И Бабушкин впервые в жизни прочитал подпольную революционную листовку. Какое она произвела на него впечатление, лучше всего видно из записи самого Ивана Васильевича:
«Я развернул и приступил к чтению. С первых же слов я понял, что это что-то особенное, чего мне никогда в течение своей жизни не приходилось видеть и слышать. Первые слова, которые я прочел, вызвали во мне особое чувство. Мысль непроизвольно запрыгала, и я с трудом начал читать дальше. В листке говорилось про попов, про царя и правительство, говорилось в ругательской форме, и я тут же каждым словом проникался насквозь, верил и убеждался, что это так и есть, и нужно поступать так, как советует этот листок… Тут же как молотом ударило по моей голове, что никакого царствия небесного нет и никогда не существовало, а все это простая выдумка для одурачивания народа.

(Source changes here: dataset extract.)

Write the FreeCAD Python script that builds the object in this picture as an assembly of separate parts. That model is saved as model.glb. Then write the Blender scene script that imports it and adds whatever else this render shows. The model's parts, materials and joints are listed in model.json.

Всему, что было написано в листке, я сразу поверил, и тем сильнее это действовало на меня. С трудом дочитывал я листок и чувствовал, что он меня тяготит от массы нахлынувших мыслей».
Листовка была полна резких, сильных протестов против правительства, приводила яркие, вопиющие факты царского произвола и народного бесправия.
Долгое время держалась в памяти Бабушкина эта первая подпольная листовка. Он понял, что Костин его пригласил к себе неспроста, и сразу же почувствовал себя в истинно товарищеской, дружеской среде.